# About time



## Kat (Sep 29, 2011)

Adventure Time is asking people to call a number (917-408-3733) if you'd like to see Marceline and Princess Bubblegum get together. I suggest you all do it.

After all, it is about time that shows start showing that some ladies like ladies.


----------



## Karkat Vantas (Oct 3, 2011)

It's a children's show.

They're never going to do it.

Also, wow that's the same area code my dad has! HOW WEIRD, I'm living right next to Pendleton Ward and co.


----------



## Zhorken (Oct 3, 2011)

Karkat Vantas said:


> It's a children's show.
> 
> They're never going to do it.


That's no reason not to try!  I mean, who knows; they've come this close.


----------



## Karkat Vantas (Oct 9, 2011)

Zhorken said:


> That's no reason not to try!  I mean, who knows; they've come this close.


I do hope we get some queer characters on television, but having lesbians on a children's show is a very good way to get canceled. (Postcards from Buster much?)

On the other hand, "family" entertainment (as in, stuff that isn't aimed towards children but is generally family friendly) can get away with having queer characters... I mean, how many times have the Simpsons visited gay bars? If Adventure Time wasn't saddled with the status of a kid's show it could probably get away with it, but... I can't see this getting very far.


----------



## Tomboy (Oct 12, 2011)

I am 100% supportive of LGBT but I kind of agree with Karkat.
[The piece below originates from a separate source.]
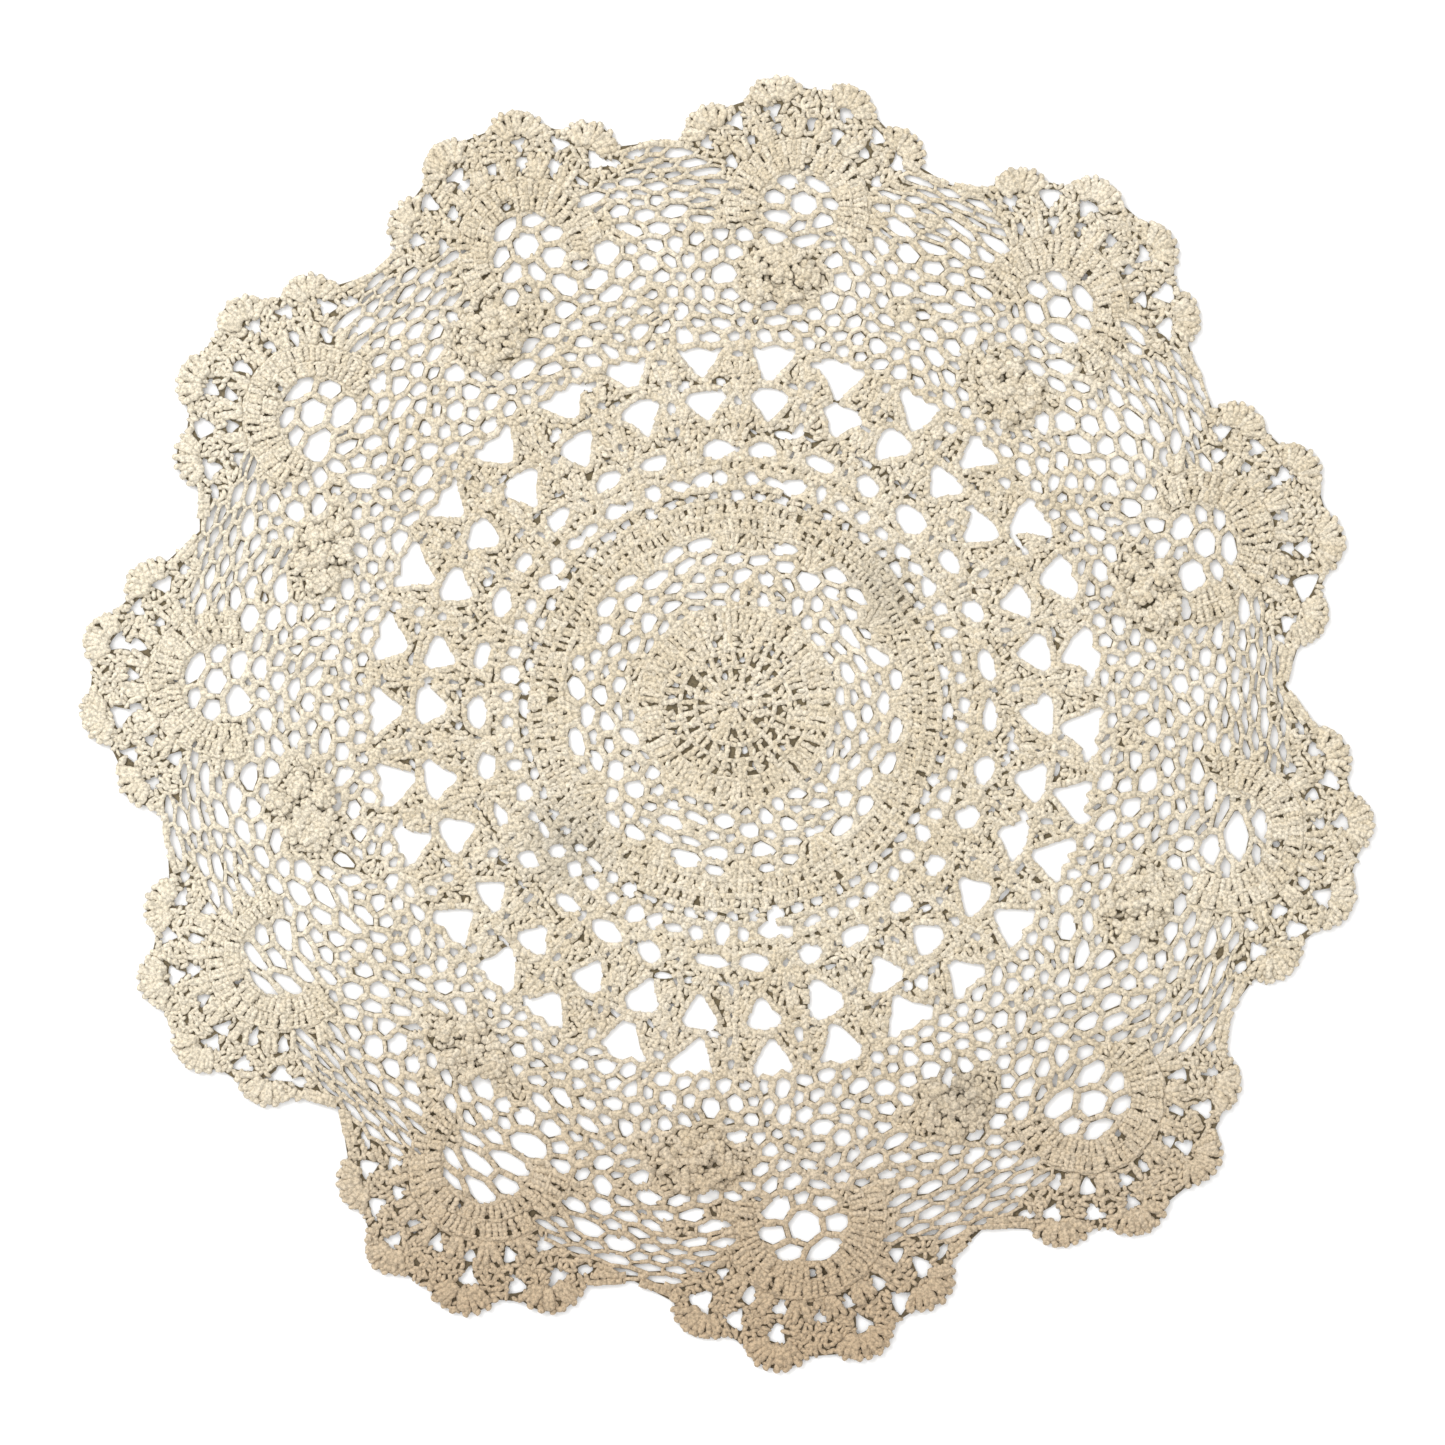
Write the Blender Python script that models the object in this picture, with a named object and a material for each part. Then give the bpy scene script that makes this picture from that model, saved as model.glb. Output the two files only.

It would be great to see that, but I doubt it will actually happen...
:(


----------



## Monoking (Oct 12, 2011)

Karkat Vantas said:


> I do hope we get some queer characters on television, but having lesbians on a children's show is a very good way to get canceled. (Postcards from Buster much?)
> 
> On the other hand, "family" entertainment (as in, stuff that isn't aimed towards children but is generally family friendly) can get away with having queer characters... I mean, how many times have the Simpsons visited gay bars? If Adventure Time wasn't saddled with the status of a kid's show it could probably get away with it, but... I can't see this getting very far.


I totally and completely agree. But at the same time,i'm kind of confused, because i haven't heard anything about this.


----------



## Lady Grimdour (Oct 17, 2011)

I'm all for the gay representation but I want my Finn x Bubblegum.


----------



## Monoking (Oct 17, 2011)

Grimdour said:


> I'm all for the gay representation but I want my Finn x Bubblegum.


Umm.... I choose both.


----------